◆ **GIVEN EXERCISE**
Quote the listing below word for word, stopping after the line that contains "angles in degrees.".

---

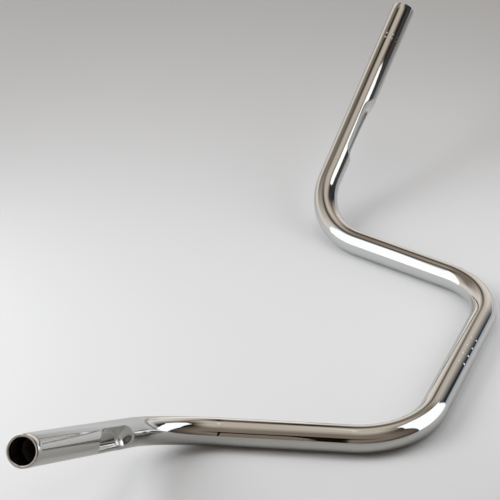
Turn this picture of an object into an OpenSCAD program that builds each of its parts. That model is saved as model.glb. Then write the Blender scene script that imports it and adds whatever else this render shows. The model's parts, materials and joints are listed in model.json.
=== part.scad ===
// Motorcycle handlebar: one round steel tube, bent four times, with two long pressed recesses.
// It lies on its centre section and its two risers, and both grip ends rise off the ground.
// X runs along the centre section, +Y points from the clamp to the open side, +Z is up.
// Each half is a mirror image of the other, apart from the punch marks.
// All lengths are in millimetres and all angles in degrees.

/* [Tube] */
// outer diameter of the tube, 7/8 inch
tube_d = 22.2; // [19:0.1:26]
// wall of the tube
wall_t = 2; // [1.2:0.1:2.6]
// bevel on the inner and outer edge of each open end
end_bevel = 0.5; // [0.2:0.1:0.6]

/* [Bends] */
// straight length between the two inner bends, where the clamps sit
centre_len = 139; // [100:1:220]
// straight length of each riser
riser_len = 98; // [60:1:160]
// straight length of each grip
grip_len = 209; // [160:1:260]
// radius of every bend, on the tube's centre line
bend_r = 66; // [50:1:90]
// angle of the bend between centre and riser
inner_bend = 74; // [50:0.5:85]
// angle of the bend between riser and grip
outer_bend = 80; // [60:0.5:95]
// turn of the tube about the riser between its two bends
riser_roll = 148.2; // [130:0.1:170]
// how far the tube's radius draws in where it is bent
bend_draw = 0.06; // [0.05:0.01:0.15]

/* [Pressed recess] */
// distance from the outer bend to the recess
recess_start = 27; // [18:1:40]
// length of the recess's level floor
floor_len = 47; // [15:1:55]
// depth of the floor below the tube's round
recess_depth = 7.9; // [3:0.1:8]
// radius of the trough and of its round inner end
trough_r = 12.4; // [10.5:0.1:16]
// slope of the floor where it runs out towards the open end
ramp_slope = 40; // [18:1:45]
// turn of the recess about the grip, from the inner side of the outer bend
recess_turn = 9; // [-20:1:30]

/* [Punch marks] */
// depth of each punch mark
mark_depth = 0.35; // [0.1:0.05:0.5]
// radius of the punch's round nose
mark_nose_r = 1.2; // [0.8:0.1:2]
// distance from the open end to the middle of the ring of marks on the right grip
mark_from_end = 42; // [25:1:55]
// distance between the two rings of marks, and between the two rows on the centre
mark_gap = 5; // [3:0.5:6]
// angle between marks around the right grip
mark_step = 34; // [20:1:40]
// distance between marks along the centre section
centre_mark_pitch = 12.5; // [8:0.5:16]

/* [Hidden] */
$fn = 96;
tube_r = tube_d / 2;
bore_r = tube_r - wall_t;
// first mark on the grip, as a turn about its axis
mark_first_turn = -92;
// turn of the middle of the two rows of marks on the centre, from the top towards the clamp's front
centre_mark_turn = 31;
// the first mark along the centre lies one pitch on the left of the middle
centre_marks = [-1 : 2];
ring_marks = [0 : 2];
mark_off = tube_r - mark_depth + mark_nose_r;
// the trough's axis, from the tube's axis
trough_off = tube_r - recess_depth + trough_r;
// length of the round inner end, measured on the tube's round
end_reach = sqrt(pow(trough_r, 2) - pow(trough_off - tube_r, 2));
// radius of the trough's outer end, which lies clear above the tube
tip_r = (trough_r - recess_depth) / 2;
// angle that each end of a bend runs on for, inside its straight
bend_lap = 0.05;
// the bore is cut this much past each open end
over = 1;
// half the angle between the two rows of marks on the centre
row_turn = mark_gap / 2 / tube_r * 180 / PI;

// children move from the start of a bend to its end; it starts along +Z and bends towards +X
module past_bend(angle) {
    translate([bend_r, 0, 0])
        rotate([0, angle, 0])
            translate([-bend_r, 0, 0])
                children();
}

// a bend of solid bar, with each end a little way inside the straight that it meets
module elbow(r, angle) {
    translate([bend_r, 0, 0])
        rotate([90, angle + bend_lap - 180, 0])
            rotate_extrude(angle = angle + 2 * bend_lap)
                translate([bend_r, 0])
                    circle(r = r - bend_draw);
}

// children move from the middle of the centre section to the start of the riser
module on_riser() {
    translate([0, 0, centre_len / 2])
        past_bend(inner_bend)
            children();
}

// children move to the start of the grip, +X to the inner side of its bend
module on_grip() {
    on_riser()
        translate([0, 0, riser_len])
            rotate([0, 0, riser_roll])
                past_bend(outer_bend)
                    children();
}

// a solid round bar of radius r along the riser and both its bends
module riser_bar(r) {
    translate([0, 0, centre_len / 2])
        elbow(r, inner_bend);
    on_riser() {
        cylinder(h = riser_len, r = r);
        translate([0, 0, riser_len])
            rotate([0, 0, riser_roll])
                elbow(r, outer_bend);
    }
}

// the grip's outside, with its bevelled end
module grip_bar() {
    cylinder(h = grip_len - end_bevel, r = tube_r);
    translate([0, 0, grip_len - end_bevel])
        cylinder(h = end_bevel, r1 = tube_r, r2 = tube_r - end_bevel);
}

// the grip's bore, with its bevelled mouth
module grip_bore() {
    cylinder(h = grip_len + over, r = bore_r);
    translate([0, 0, grip_len - end_bevel])
        cylinder(h = end_bevel + over, r1 = bore_r, r2 = bore_r + end_bevel + over);
}

// the press tool: a trough with a round inner end, tapering so that its floor rises to the outer end
module press_tool(grow) {
    r = trough_r + grow;
    level = floor_len + grow * tan(ramp_slope / 2);
    rotate([0, 0, recess_turn])
        translate([trough_off, 0, recess_start + end_reach]) {
            sphere(r = r);
            cylinder(h = level, r = r);
            translate([0, 0, level])
                cylinder(h = (r - tip_r) / tan(ramp_slope), r1 = r, r2 = tip_r);
        }
}

// one half of the tube's outside, pressed in at the recess
module half_outside() {
    riser_bar(tube_r);
    on_grip()
        difference() {
            grip_bar();
            press_tool(0);
        }
}

// one half of the bore; the pressed wall keeps its thickness
module half_bore() {
    riser_bar(bore_r);
    on_grip()
        difference() {
            grip_bore();
            press_tool(wall_t);
        }
}

// one punch mark, on the +X side of a tube along +Z
module mark() {
    translate([mark_off, 0, 0])
        sphere(r = mark_nose_r);
}

// three pairs of marks around the right grip
module grip_marks() {
    for (i = ring_marks, row = [-1, 1])
        rotate([0, 0, mark_first_turn + i * mark_step])
            translate([0, 0, grip_len - mark_from_end + row * mark_gap / 2])
                mark();
}

// two rows of marks along the top of the centre section
module centre_marks_rows() {
    for (i = centre_marks, row = [-1, 1])
        rotate([0, 0, 90 + centre_mark_turn + row * row_turn])
            translate([0, 0, i * centre_mark_pitch])
                mark();
}

// +Z of a half lies along +X of the bar, and +X of a half along +Y
module right_half() {
    rotate([90, 0, 90])
        children();
}

module left_half() {
    mirror([1, 0, 0])
        right_half()
            children();
}

// a solid round bar of radius r along the centre section
module centre_bar(r) {
    rotate([0, 90, 0])
        cylinder(h = centre_len, r = r, center = true);
}

module handlebar() {
    color("#c6cacd")
        difference() {
            union() {
                centre_bar(tube_r);
                right_half() half_outside();
                left_half() half_outside();
            }
            union() {
                centre_bar(bore_r);
                right_half() half_bore();
                left_half() half_bore();
            }
            right_half() {
                on_grip() grip_marks();
                centre_marks_rows();
            }
        }
}

handlebar();
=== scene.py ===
import json
from math import cos, pi, radians, sqrt, tan

import bpy
import numpy as np
from mathutils import Matrix, Vector


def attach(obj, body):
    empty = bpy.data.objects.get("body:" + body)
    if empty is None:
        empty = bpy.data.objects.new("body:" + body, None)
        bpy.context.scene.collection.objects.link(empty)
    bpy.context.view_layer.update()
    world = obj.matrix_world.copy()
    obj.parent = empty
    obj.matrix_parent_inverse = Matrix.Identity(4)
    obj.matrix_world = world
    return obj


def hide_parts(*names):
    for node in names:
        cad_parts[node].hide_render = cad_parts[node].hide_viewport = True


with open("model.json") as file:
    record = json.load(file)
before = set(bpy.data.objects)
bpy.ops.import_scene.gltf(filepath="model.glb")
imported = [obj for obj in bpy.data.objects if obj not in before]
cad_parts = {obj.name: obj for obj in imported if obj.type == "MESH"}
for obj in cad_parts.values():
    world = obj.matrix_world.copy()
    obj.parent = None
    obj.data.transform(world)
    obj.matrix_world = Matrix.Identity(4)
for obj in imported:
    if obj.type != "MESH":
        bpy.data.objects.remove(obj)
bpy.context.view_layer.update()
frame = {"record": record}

# The chrome finish: nickel and chromium plated on a buffed steel tube. It mirrors its surroundings
# sharply. Buffing leaves waves in the surface that only bend a reflection, and handling leaves a
# thin film that softens it in places.
MM = 0.001


def linear(hex_colour):
    """An sRGB hex colour as the linear RGBA that a shader socket takes."""
    channels = [int(hex_colour[i:i + 2], 16) / 255 for i in (1, 3, 5)]
    return [c / 12.92 if c <= 0.04045 else ((c + 0.055) / 1.055) ** 2.4 for c in channels] + [1.0]


def add(tree, kind, settings=None, **links):
    """A node of that kind, with its settings and its inputs: a value is set, a socket is linked."""
    node = tree.nodes.new(kind)
    for name, value in (settings or {}).items():
        setattr(node, name, value)
    for name, value in links.items():
        socket = node.inputs[int(name[1:])] if name[0] == "_" else node.inputs[name]
        if isinstance(value, bpy.types.NodeSocket):
            tree.links.new(value, socket)
        else:
            socket.default_value = value
    return node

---

◆ **SOLVED EXERCISE**
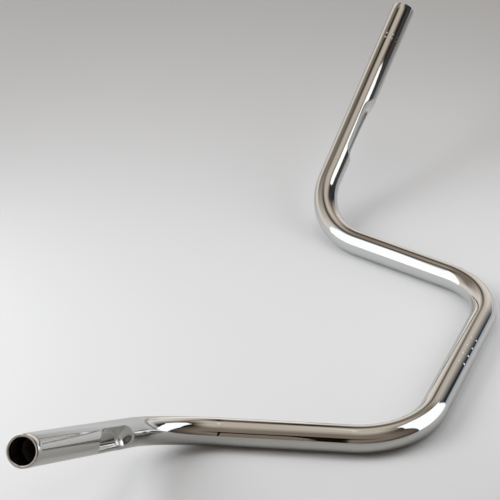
Turn this picture of an object into an OpenSCAD program that builds each of its parts. That model is saved as model.glb. Then write the Blender scene script that imports it and adds whatever else this render shows. The model's parts, materials and joints are listed in model.json.
=== part.scad ===
// Motorcycle handlebar: one round steel tube, bent four times, with two long pressed recesses.
// It lies on its centre section and its two risers, and both grip ends rise off the ground.
// X runs along the centre section, +Y points from the clamp to the open side, +Z is up.
// Each half is a mirror image of the other, apart from the punch marks.
// All lengths are in millimetres and all angles in degrees.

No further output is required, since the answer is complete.